(WHAT THIS TASK INVOLVES):
Give all of the lines again exactly as they read.

▼

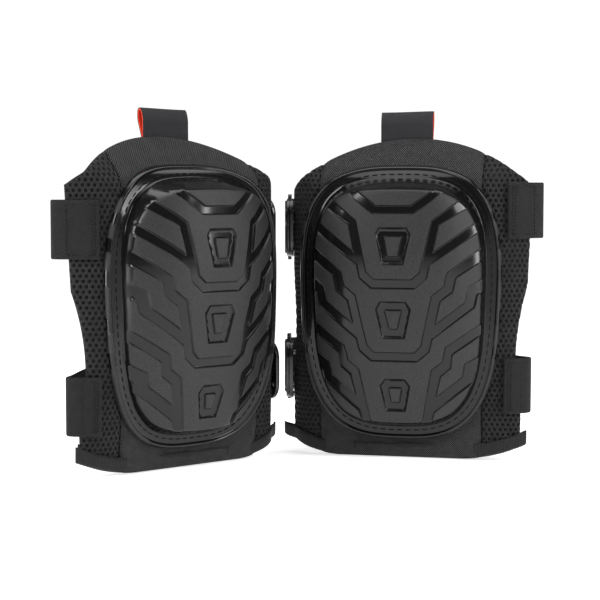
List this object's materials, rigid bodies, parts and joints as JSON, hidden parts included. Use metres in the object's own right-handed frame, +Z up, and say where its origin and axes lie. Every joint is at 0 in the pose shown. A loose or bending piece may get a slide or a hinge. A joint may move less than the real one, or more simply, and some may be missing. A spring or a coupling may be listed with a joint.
{
  "type": "knee pads",
  "caption": "Black strap-on knee pads with ribbed hard caps, padded mesh sleeves, webbing straps, release clips and pull tabs, standing side by side.",
  "frame": {"origin": "centre of the pair's footprint box, on the floor under the two standing pads", "axes": "+Z up; -Y towards the caps' side, the viewer's side; +X to the viewer's right, along the pair's longest extent"},
  "size_m": [0.3736, 0.212, 0.2757],
  "materials": {
    "cap": "gloss",
    "thread": "matte",
    "foam": "matte",
    "gel": "satin",
    "panel_fabric": "matte",
    "mesh_fabric": "matte",
    "lining": "matte",
    "binding": "matte",
    "webbing": "matte",
    "grip_tape": "matte",
    "clip": "gloss",
    "rivet": "satin",
    "ribbon": "matte",
    "tab_lining": "matte"
  },
  "bodies": {
    "right_upper_hook": {"right_upper_hook_plate": "clip", "right_upper_strap_grip": "grip_tape"},
    "right_lower_hook": {"right_lower_hook_plate": "clip", "right_lower_strap_grip": "grip_tape"},
    "right_pull_tab": {"right_pull_tab": "ribbon", "right_pull_tab_lining": "tab_lining"},
    "right_pad": {"right_cap": "cap", "right_cap_stitching": "thread", "right_foam_core": "foam", "right_gel_insert": "gel", "right_front_panel": "panel_fabric", "right_outer_wing": "mesh_fabric", "right_inner_wing": "mesh_fabric", "right_back_lining": "lining", "right_bottom_binding": "binding", "right_upper_strap": "webbing", "right_lower_strap": "webbing", "right_upper_receiver": "clip", "right_lower_receiver": "clip", "right_upper_rivets": "rivet", "right_lower_rivets": "rivet"},
    "left_upper_hook": {"left_upper_hook_plate": "clip", "left_upper_strap_grip": "grip_tape"},
    "left_lower_hook": {"left_lower_hook_plate": "clip", "left_lower_strap_grip": "grip_tape"},
    "left_pull_tab": {"left_pull_tab": "ribbon", "left_pull_tab_lining": "tab_lining"},
    "left_pad": {"left_cap": "cap", "left_cap_stitching": "thread", "left_foam_core": "foam", "left_gel_insert": "gel", "left_front_panel": "panel_fabric", "left_outer_wing": "mesh_fabric", "left_inner_wing": "mesh_fabric", "left_back_lining": "lining", "left_bottom_binding": "binding", "left_upper_strap": "webbing", "left_lower_strap": "webbing", "left_upper_receiver": "clip", "left_lower_receiver": "clip", "left_upper_rivets": "rivet", "left_lower_rivets": "rivet"}
  },
  "joints": [
    {"name": "right_upper_release", "type": "slide", "parent": "right_pad", "child": "right_upper_hook", "axis": [-0.0436, -0.999, 0], "range_m": [0, 0.009], "deforming": ["right_upper_strap"]},
    {"name": "right_lower_release", "type": "slide", "parent": "right_pad", "child": "right_lower_hook", "axis": [-0.0436, -0.999, 0], "range_m": [0, 0.009], "deforming": ["right_lower_strap"]},
    {"name": "right_tab_flex", "type": "hinge", "parent": "right_pad", "child": "right_pull_tab", "pos_m": [0.08221, 0.04127, 0.2609], "axis": [0.9763, -0.2164, 0], "range_deg": [-50, 50]},
    {"name": "left_upper_release", "type": "slide", "parent": "left_pad", "child": "left_upper_hook", "axis": [0.5, -0.866, 0], "range_m": [0, 0.009], "deforming": ["left_upper_strap"]},
    {"name": "left_lower_release", "type": "slide", "parent": "left_pad", "child": "left_lower_hook", "axis": [0.5, -0.866, 0], "range_m": [0, 0.009], "deforming": ["left_lower_strap"]},
    {"name": "left_tab_flex", "type": "hinge", "parent": "left_pad", "child": "left_pull_tab", "pos_m": [-0.11001, -0.00736, 0.2609], "axis": [-0.766, -0.6428, 0], "range_deg": [-50, 50]},
    {"name": "left_pad_apart", "type": "slide", "parent": "right_pad", "child": "left_pad", "axis": [-1, 0, 0], "range_m": [0, 0.1]}
  ]
}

▲

(EXERCISE RESPONSE):
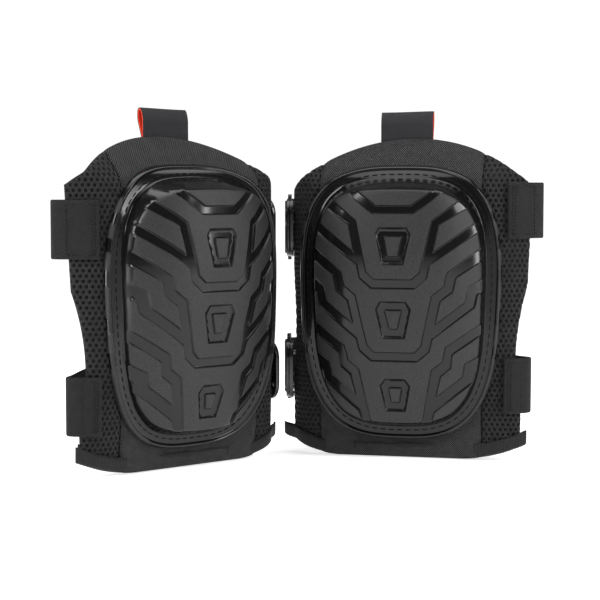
List this object's materials, rigid bodies, parts and joints as JSON, hidden parts included. Use metres in the object's own right-handed frame, +Z up, and say where its origin and axes lie. Every joint is at 0 in the pose shown. A loose or bending piece may get a slide or a hinge. A joint may move less than the real one, or more simply, and some may be missing. A spring or a coupling may be listed with a joint.
{
  "type": "knee pads",
  "caption": "Black strap-on knee pads with ribbed hard caps, padded mesh sleeves, webbing straps, release clips and pull tabs, standing side by side.",
  "frame": {"origin": "centre of the pair's footprint box, on the floor under the two standing pads", "axes": "+Z up; -Y towards the caps' side, the viewer's side; +X to the viewer's right, along the pair's longest extent"},
  "size_m": [0.3736, 0.212, 0.2757],
  "materials": {
    "cap": "gloss",
    "thread": "matte",
    "foam": "matte",
    "gel": "satin",
    "panel_fabric": "matte",
    "mesh_fabric": "matte",
    "lining": "matte",
    "binding": "matte",
    "webbing": "matte",
    "grip_tape": "matte",
    "clip": "gloss",
    "rivet": "satin",
    "ribbon": "matte",
    "tab_lining": "matte"
  },
  "bodies": {
    "right_upper_hook": {"right_upper_hook_plate": "clip", "right_upper_strap_grip": "grip_tape"},
    "right_lower_hook": {"right_lower_hook_plate": "clip", "right_lower_strap_grip": "grip_tape"},
    "right_pull_tab": {"right_pull_tab": "ribbon", "right_pull_tab_lining": "tab_lining"},
    "right_pad": {"right_cap": "cap", "right_cap_stitching": "thread", "right_foam_core": "foam", "right_gel_insert": "gel", "right_front_panel": "panel_fabric", "right_outer_wing": "mesh_fabric", "right_inner_wing": "mesh_fabric", "right_back_lining": "lining", "right_bottom_binding": "binding", "right_upper_strap": "webbing", "right_lower_strap": "webbing", "right_upper_receiver": "clip", "right_lower_receiver": "clip", "right_upper_rivets": "rivet", "right_lower_rivets": "rivet"},
    "left_upper_hook": {"left_upper_hook_plate": "clip", "left_upper_strap_grip": "grip_tape"},
    "left_lower_hook": {"left_lower_hook_plate": "clip", "left_lower_strap_grip": "grip_tape"},
    "left_pull_tab": {"left_pull_tab": "ribbon", "left_pull_tab_lining": "tab_lining"},
    "left_pad": {"left_cap": "cap", "left_cap_stitching": "thread", "left_foam_core": "foam", "left_gel_insert": "gel", "left_front_panel": "panel_fabric", "left_outer_wing": "mesh_fabric", "left_inner_wing": "mesh_fabric", "left_back_lining": "lining", "left_bottom_binding": "binding", "left_upper_strap": "webbing", "left_lower_strap": "webbing", "left_upper_receiver": "clip", "left_lower_receiver": "clip", "left_upper_rivets": "rivet", "left_lower_rivets": "rivet"}
  },
  "joints": [
    {"name": "right_upper_release", "type": "slide", "parent": "right_pad", "child": "right_upper_hook", "axis": [-0.0436, -0.999, 0], "range_m": [0, 0.009], "deforming": ["right_upper_strap"]},
    {"name": "right_lower_release", "type": "slide", "parent": "right_pad", "child": "right_lower_hook", "axis": [-0.0436, -0.999, 0], "range_m": [0, 0.009], "deforming": ["right_lower_strap"]},
    {"name": "right_tab_flex", "type": "hinge", "parent": "right_pad", "child": "right_pull_tab", "pos_m": [0.08221, 0.04127, 0.2609], "axis": [0.9763, -0.2164, 0], "range_deg": [-50, 50]},
    {"name": "left_upper_release", "type": "slide", "parent": "left_pad", "child": "left_upper_hook", "axis": [0.5, -0.866, 0], "range_m": [0, 0.009], "deforming": ["left_upper_strap"]},
    {"name": "left_lower_release", "type": "slide", "parent": "left_pad", "child": "left_lower_hook", "axis": [0.5, -0.866, 0], "range_m": [0, 0.009], "deforming": ["left_lower_strap"]},
    {"name": "left_tab_flex", "type": "hinge", "parent": "left_pad", "child": "left_pull_tab", "pos_m": [-0.11001, -0.00736, 0.2609], "axis": [-0.766, -0.6428, 0], "range_deg": [-50, 50]},
    {"name": "left_pad_apart", "type": "slide", "parent": "right_pad", "child": "left_pad", "axis": [-1, 0, 0], "range_m": [0, 0.1]}
  ]
}